=== Exercise input ===
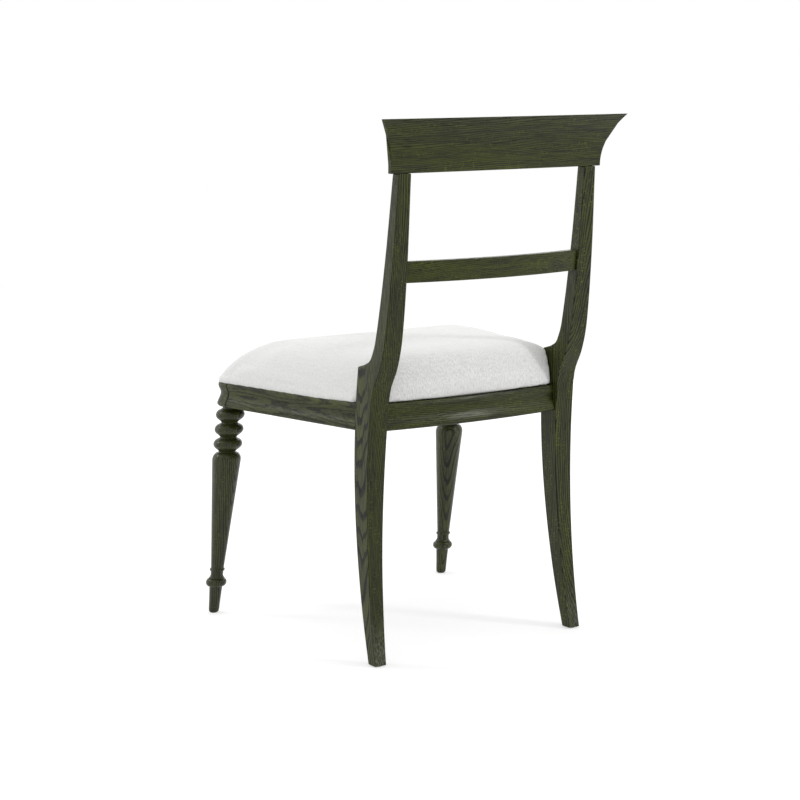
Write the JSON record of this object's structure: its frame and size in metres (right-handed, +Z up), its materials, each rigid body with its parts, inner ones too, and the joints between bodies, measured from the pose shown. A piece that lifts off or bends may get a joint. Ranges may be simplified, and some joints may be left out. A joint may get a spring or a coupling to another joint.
{
  "type": "klismos dining chair",
  "caption": "Klismos side chair with sabre rear legs, turned raked front legs, a rolled crest rail and a fixed upholstered seat.",
  "frame": {"origin": "on the floor under the middle of the chair's bounding box", "axes": "+Z up, -Y to the front of the seat, where the sitter faces, and +X to the sitter's left"},
  "size_m": [0.5598, 0.59, 0.927],
  "materials": {
    "stained_oak": "open-grained oak stained a dark olive green under a satin lacquer",
    "linen": "off-white linen weave",
    "foam": "open-cell upholstery foam, inside the cover",
    "plywood": "plain plywood, inside the cover",
    "beech": "plain beech, unfinished",
    "black_cloth": "thin black lining cloth",
    "steel": "zinc-plated steel",
    "nylon": "dark nylon"
  },
  "bodies": {
    "root": {"rear_leg_left": "stained_oak", "rear_leg_right": "stained_oak", "front_leg_left": "stained_oak", "front_leg_right": "stained_oak", "crest_rail": "stained_oak", "back_slat": "stained_oak", "rear_seat_rail": "stained_oak", "front_seat_rail": "stained_oak", "side_seat_rail_left": "stained_oak", "side_seat_rail_right": "stained_oak", "front_corner_block_left": "beech", "front_corner_block_right": "beech", "rear_corner_block_left": "beech", "rear_corner_block_right": "beech", "seat_board": "plywood", "seat_foam": "foam", "seat_cover": "linen", "dust_cover": "black_cloth", "rear_glide_left": "nylon", "rear_glide_right": "nylon", "front_glide_left": "nylon", "front_glide_right": "nylon", "rear_side_dowel_lower_left": "beech", "rear_side_dowel_lower_right": "beech", "rear_rail_dowel_lower_left": "beech", "rear_rail_dowel_lower_right": "beech", "front_side_dowel_lower_left": "beech", "front_side_dowel_lower_right": "beech", "front_rail_dowel_lower_left": "beech", "front_rail_dowel_lower_right": "beech", "rear_side_dowel_upper_left": "beech", "rear_side_dowel_upper_right": "beech", "rear_rail_dowel_upper_left": "beech", "rear_rail_dowel_upper_right": "beech", "front_side_dowel_upper_left": "beech", "front_side_dowel_upper_right": "beech", "front_rail_dowel_upper_left": "beech", "front_rail_dowel_upper_right": "beech", "crest_dowel_inner_left": "beech", "crest_dowel_inner_right": "beech", "crest_dowel_outer_left": "beech", "crest_dowel_outer_right": "beech", "front_block_screw_to_front_rail_left": "steel", "front_block_screw_to_front_rail_right": "steel", "front_block_screw_to_side_rail_left": "steel", "front_block_screw_to_side_rail_right": "steel", "front_block_screw_to_seat_left": "steel", "front_block_screw_to_seat_right": "steel", "rear_block_screw_to_rear_rail_left": "steel", "rear_block_screw_to_rear_rail_right": "steel", "rear_block_screw_to_side_rail_left": "steel", "rear_block_screw_to_side_rail_right": "steel", "rear_block_screw_to_seat_left": "steel", "rear_block_screw_to_seat_right": "steel"}
  },
  "joints": []
}
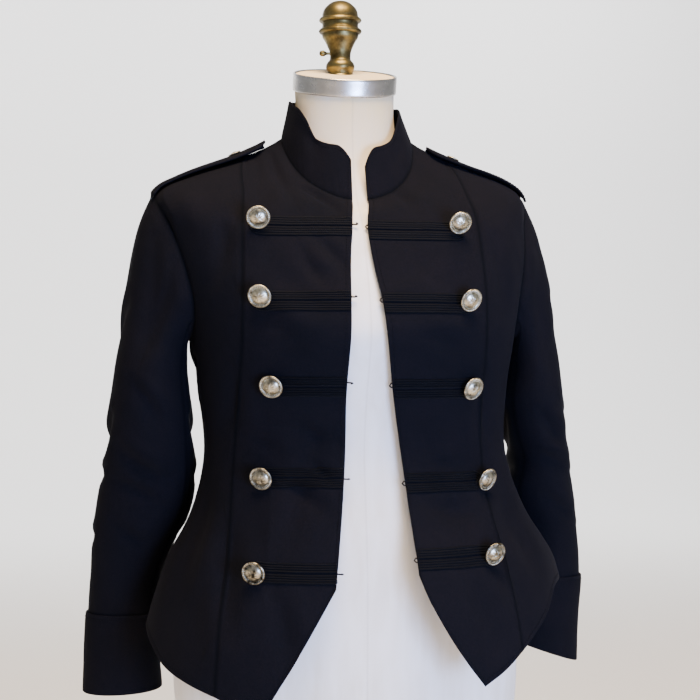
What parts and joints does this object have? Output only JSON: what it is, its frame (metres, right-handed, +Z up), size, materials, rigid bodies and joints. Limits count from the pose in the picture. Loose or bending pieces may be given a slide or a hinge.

=== Set task ===
Look through the material and copy each line that has "with".

=== Task answer ===
Write the JSON record of this object's structure: its frame and size in metres (right-handed, +Z up), its materials, each rigid body with its parts, inner ones too, and the joints between bodies, measured from the pose shown. A piece that lifts off or bends may get a joint. Ranges may be simplified, and some joints may be left out. A joint may get a spring or a coupling to another joint.
  "caption": "Klismos side chair with sabre rear legs, turned raked front legs, a rolled crest rail and a fixed upholstered seat.",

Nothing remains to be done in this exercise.